Neste ponto, os especialistas entrevistados por Mobile Time concordam na crítica ao veto. “A retirada de sanções é mais um estímulo ao descumprimento das garantias da lei”, diz Lefèvre. “Em nosso entendimento, os vetos aos novos incisos do Artigo 52 não foram benéficos, ao retirar da ANPD a possibilidade de autoridade exercer parte do seu poder de fiscalização e de enforcement, já previstas em outras legislações como o Marco Civil da Internet e o Código de Defesa do Consumidor”, diz Mendes.

Avaliação geral

“Os vetos foram na linha de liberalidade econômica e de negócios mas colocam em risco algumas das conquistas da Lei”, resume Pellon.

A avaliação geral de Lefèvre é negativa: “Já tínhamos tido perdas significativas com os vetos do Temer.

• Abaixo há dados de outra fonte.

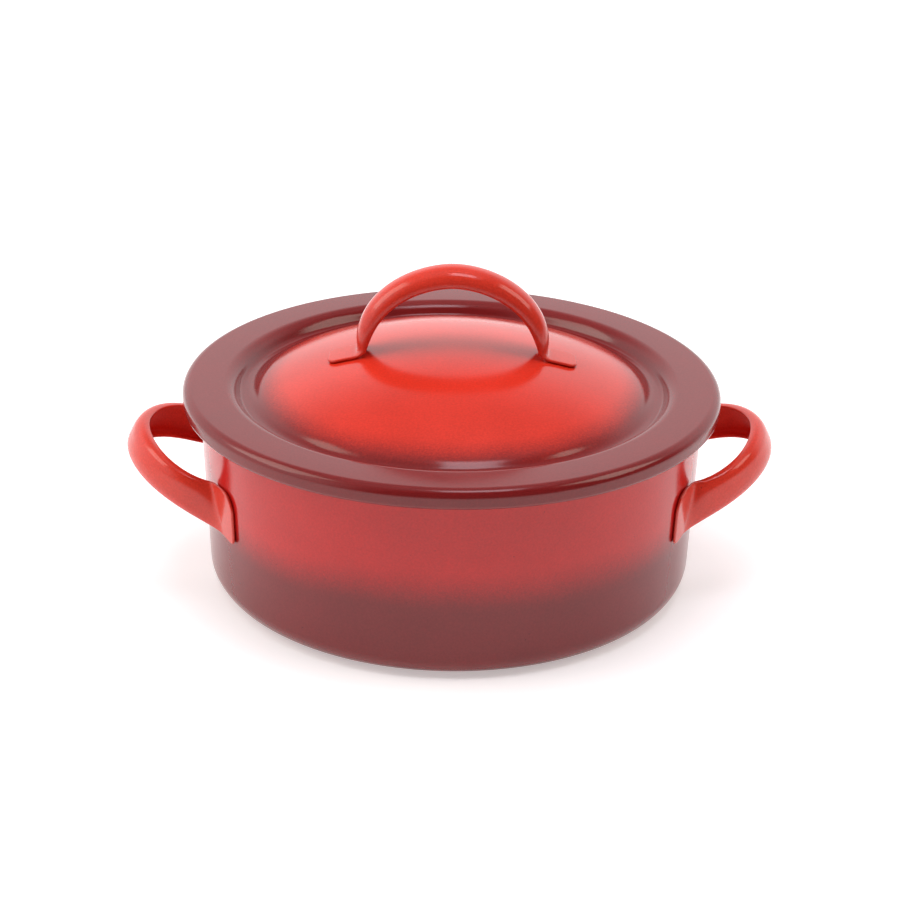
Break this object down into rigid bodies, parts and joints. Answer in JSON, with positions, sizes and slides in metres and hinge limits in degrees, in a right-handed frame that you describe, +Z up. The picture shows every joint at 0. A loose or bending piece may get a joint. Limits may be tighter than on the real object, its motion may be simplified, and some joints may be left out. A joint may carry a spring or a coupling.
{
  "type": "casserole pot",
  "caption": "Low two-handled cooking pot in enamelled steel with a lift-off domed lid and an arched lid handle.",
  "frame": {"origin": "centre of the base, on the surface that the pot stands on", "axes": "+Z up through the pot's axis, +X towards the right side handle, so the side handles lie along X"},
  "size_m": [0.2596, 0.2134, 0.13],
  "materials": {
    "red_enamel": "gloss vitreous enamel, red fading to dark maroon at the base",
    "lid_enamel": "gloss vitreous enamel, red dome and dark maroon brim",
    "orange_enamel": "gloss vitreous enamel, plain orange-red",
    "weld_steel": "resistance-welded mild steel"
  },
  "bodies": {
    "pot": {"pot_shell": "red_enamel", "left_handle": "orange_enamel", "right_handle": "orange_enamel", "left_handle_welds": "weld_steel", "right_handle_welds": "weld_steel"},
    "lid": {"lid_shell": "lid_enamel", "lid_handle": "orange_enamel", "lid_handle_welds": "weld_steel"}
  },
  "joints": [
    {"name": "lid_lift", "type": "slide", "parent": "pot", "child": "lid", "axis": [0, 0, 1], "range_m": [0, 0.12]}
  ]
}
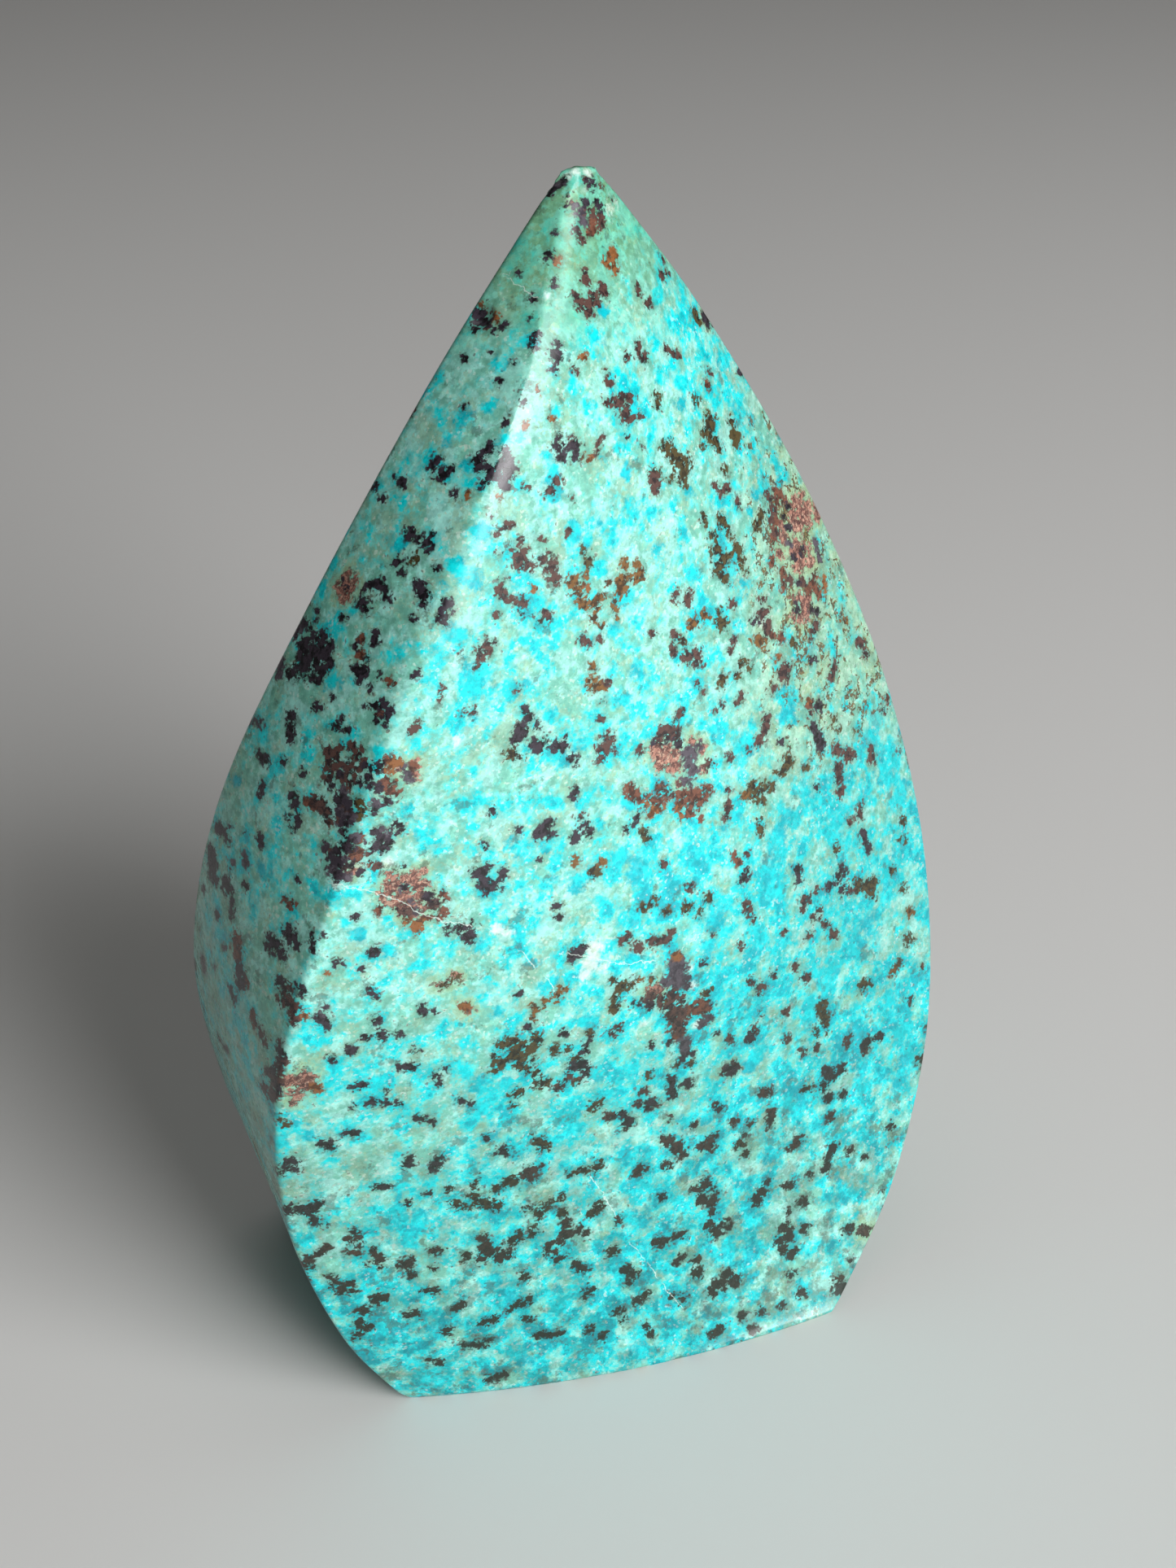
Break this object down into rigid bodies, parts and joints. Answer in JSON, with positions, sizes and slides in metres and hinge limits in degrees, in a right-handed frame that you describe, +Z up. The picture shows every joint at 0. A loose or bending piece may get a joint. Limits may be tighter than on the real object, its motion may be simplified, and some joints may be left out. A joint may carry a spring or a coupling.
{
  "type": "polished stone flame carving",
  "caption": "Free-standing polished stone flame: a swelling leaf of rock with turning ridges that meet in a worn tip above a flat base. Ornament for a shelf or desk.",
  "frame": {"origin": "on the base plane, under the middle of the stone", "axes": "+Z up towards the tip, +X to the right along the front edge of the base, -Y out of the broad front face"},
  "size_m": [0.064, 0.036, 0.1],
  "materials": {
    "stone": "polished natural stone, pale green and turquoise with dark brown and black speckles, satin gloss"
  },
  "bodies": {
    "root": {"flame_stone": "stone"}
  },
  "joints": []
}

As garantias da lei vão ficando cada vez mais desidratadas. Espero que o Congresso tenha a maturidade e a força para derrubar esses vetos”. E adiantou que a Coalizão Direitos na Rede, que congrega diversas entidades, inclusive o Intervozes, em favor da Internet livre e aberta, deverá trabalhar para isso.

Por fim, Mendes tem uma visão diferente: “É melhor um pássaro na mão do que dois voando. Sigo otimista de que esta lei é positiva e tem o viés de educação. Se compararmos o texto da lei original e a alteração da medida provisória com este último sancionado ontem, percebemos o amadurecimento e o interesse de todos de forma crescente.”